* START Provided data *

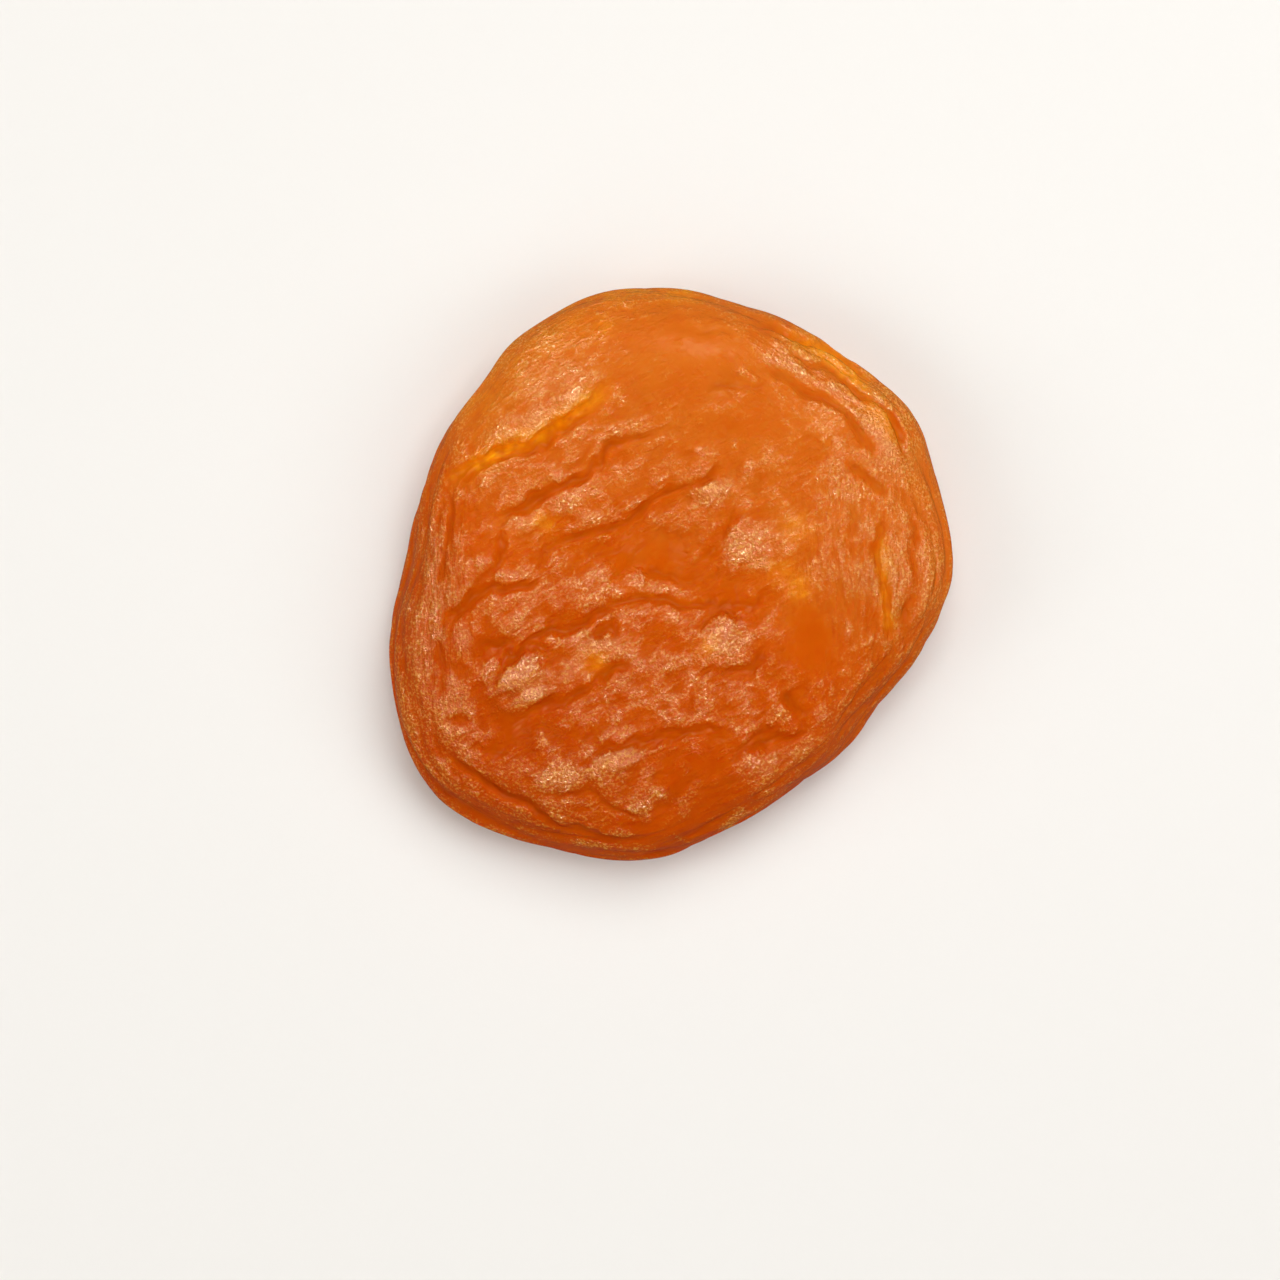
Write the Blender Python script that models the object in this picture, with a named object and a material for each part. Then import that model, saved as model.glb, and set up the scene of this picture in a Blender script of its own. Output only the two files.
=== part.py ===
"""A dried apricot half: pitted, cut along its seam, lying skin side up on its rolled rim.

Run it with blender --background --python part.py, or from the text editor.
Metres, +Z up. The origin is below the middle of the half, on the surface that it lies on.
The fruit is one grown piece, so it is one closed solid: a cube is blown up into a thick
cupped half, and its folds, creases and wrinkles are then pushed in along its normals.
"""
import math

import bmesh
import bpy
import numpy as np

MM = 0.001

# Driving dimensions, in millimetres
LENGTH = 46.0            # along Y, the longest way across
CENTRE_HEIGHT = 9.4      # top of the flesh over the middle of the cup
CUT_DEPTH = 1.9          # how far the cut face stands clear inside the rolled rim
STONE_DEPTH = 1.9        # how much deeper the stone's bed is than the cut face round it
STONE_LENGTH = 25.0      # the stone's bed, along its long axis
STONE_WIDTH = 18.0
STONE_HEADING = 60.0     # degrees, how the stone's long axis lies
RIM_LIFT = 0.55          # how far the rim clears the surface between its low spots
RIM_SINK = 0.35          # how far the low spots are pressed flat by the weight
LOW_SPOT_SPREAD = 17.0   # degrees, half width of each low spot along the rim

CELLS = 31               # squares along each edge of the cube that is blown up
GRID_TURN = 28.0         # degrees, lays the squares along the wrinkles of the middle

# Distance from the middle to the edge, as a share of half the length, in equal steps
# anticlockwise from +X, seen from above
EDGE = (0.993, 0.998, 1.013, 1.005, 0.985, 0.970, 0.990, 0.997, 0.958, 0.903, 0.905, 0.908,
        0.932, 1.008, 1.085, 1.130, 1.083, 1.035, 0.990, 0.936, 0.884, 0.885, 0.882, 0.935)

# Angles in degrees at which the rim touches down
LOW_SPOTS = (22.0, 88.0, 152.0, 224.0, 300.0)

# A radial cut through the flesh, from the middle of the skin side (0) over the rim to the
# middle of the cut side (1): station, share of the edge distance, height
SECTION = (
    (0.00, 0.000, CENTRE_HEIGHT),
    (0.12, 0.280, CENTRE_HEIGHT + 0.15),
    (0.25, 0.580, CENTRE_HEIGHT + 0.35),
    (0.36, 0.800, CENTRE_HEIGHT - 0.25),
    (0.43, 0.900, CENTRE_HEIGHT - 1.30),
    (0.50, 0.965, CENTRE_HEIGHT - 3.00),
    (0.57, 1.000, CENTRE_HEIGHT - 5.30),
    (0.64, 0.965, 1.70),
    (0.70, 0.885, 0.35),
    (0.75, 0.800, 0.00),
    (0.80, 0.700, CUT_DEPTH - 1.20),
    (0.87, 0.540, CUT_DEPTH - 0.20),
    (0.94, 0.280, CUT_DEPTH),
    (1.00, 0.000, CUT_DEPTH),
)
RING_STATION = 0.75      # where the section touches down
RING_SPREAD = 0.085
SKIN_END = 0.62          # past this station the skin has rolled under and gives way to flesh
SKIN_FADE = 0.10
FLANK_STATION = 0.56     # the widest station of the rim
FLANK_SPREAD = 0.10
FLANK_LENGTH = 38.0      # mm round the rim for a whole station
RIM_WAVE = 0.45          # how far the rim rises and falls along the edge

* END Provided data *

Task to complete:
Everything from the first line through the line containing "GRID_TURN = 28.0" should be quoted exactly, and nothing beyond it.

Written answer:
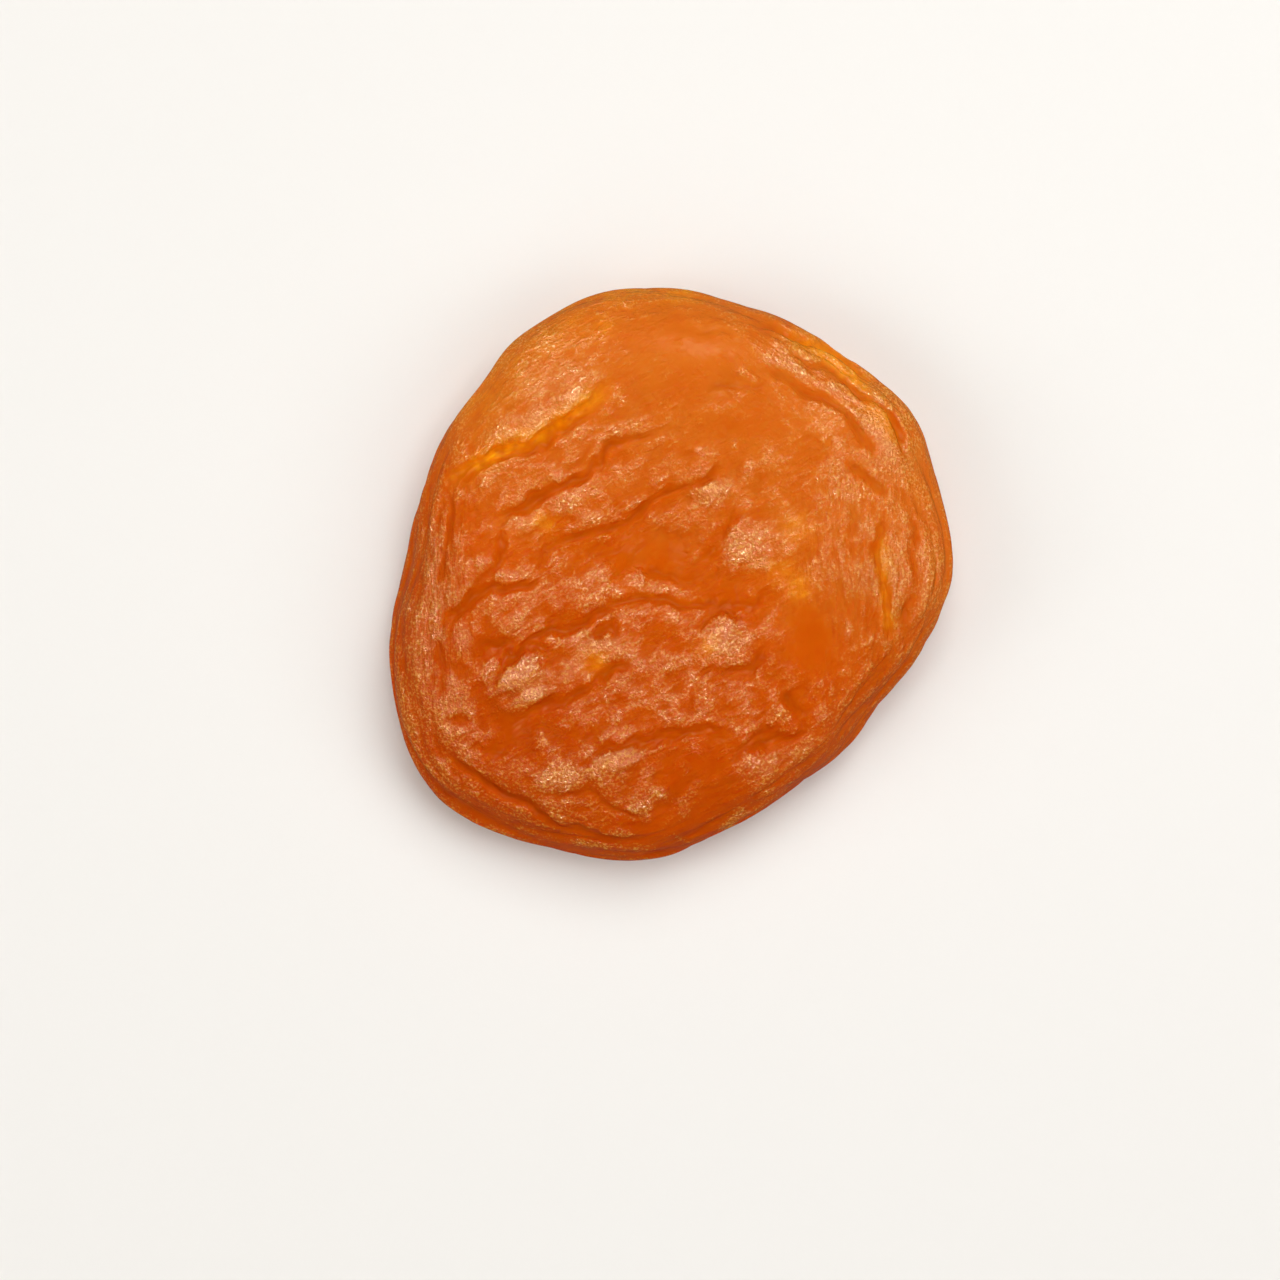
Write the Blender Python script that models the object in this picture, with a named object and a material for each part. Then import that model, saved as model.glb, and set up the scene of this picture in a Blender script of its own. Output only the two files.
=== part.py ===
"""A dried apricot half: pitted, cut along its seam, lying skin side up on its rolled rim.

Run it with blender --background --python part.py, or from the text editor.
Metres, +Z up. The origin is below the middle of the half, on the surface that it lies on.
The fruit is one grown piece, so it is one closed solid: a cube is blown up into a thick
cupped half, and its folds, creases and wrinkles are then pushed in along its normals.
"""
import math

import bmesh
import bpy
import numpy as np

MM = 0.001

# Driving dimensions, in millimetres
LENGTH = 46.0            # along Y, the longest way across
CENTRE_HEIGHT = 9.4      # top of the flesh over the middle of the cup
CUT_DEPTH = 1.9          # how far the cut face stands clear inside the rolled rim
STONE_DEPTH = 1.9        # how much deeper the stone's bed is than the cut face round it
STONE_LENGTH = 25.0      # the stone's bed, along its long axis
STONE_WIDTH = 18.0
STONE_HEADING = 60.0     # degrees, how the stone's long axis lies
RIM_LIFT = 0.55          # how far the rim clears the surface between its low spots
RIM_SINK = 0.35          # how far the low spots are pressed flat by the weight
LOW_SPOT_SPREAD = 17.0   # degrees, half width of each low spot along the rim

CELLS = 31               # squares along each edge of the cube that is blown up
GRID_TURN = 28.0         # degrees, lays the squares along the wrinkles of the middle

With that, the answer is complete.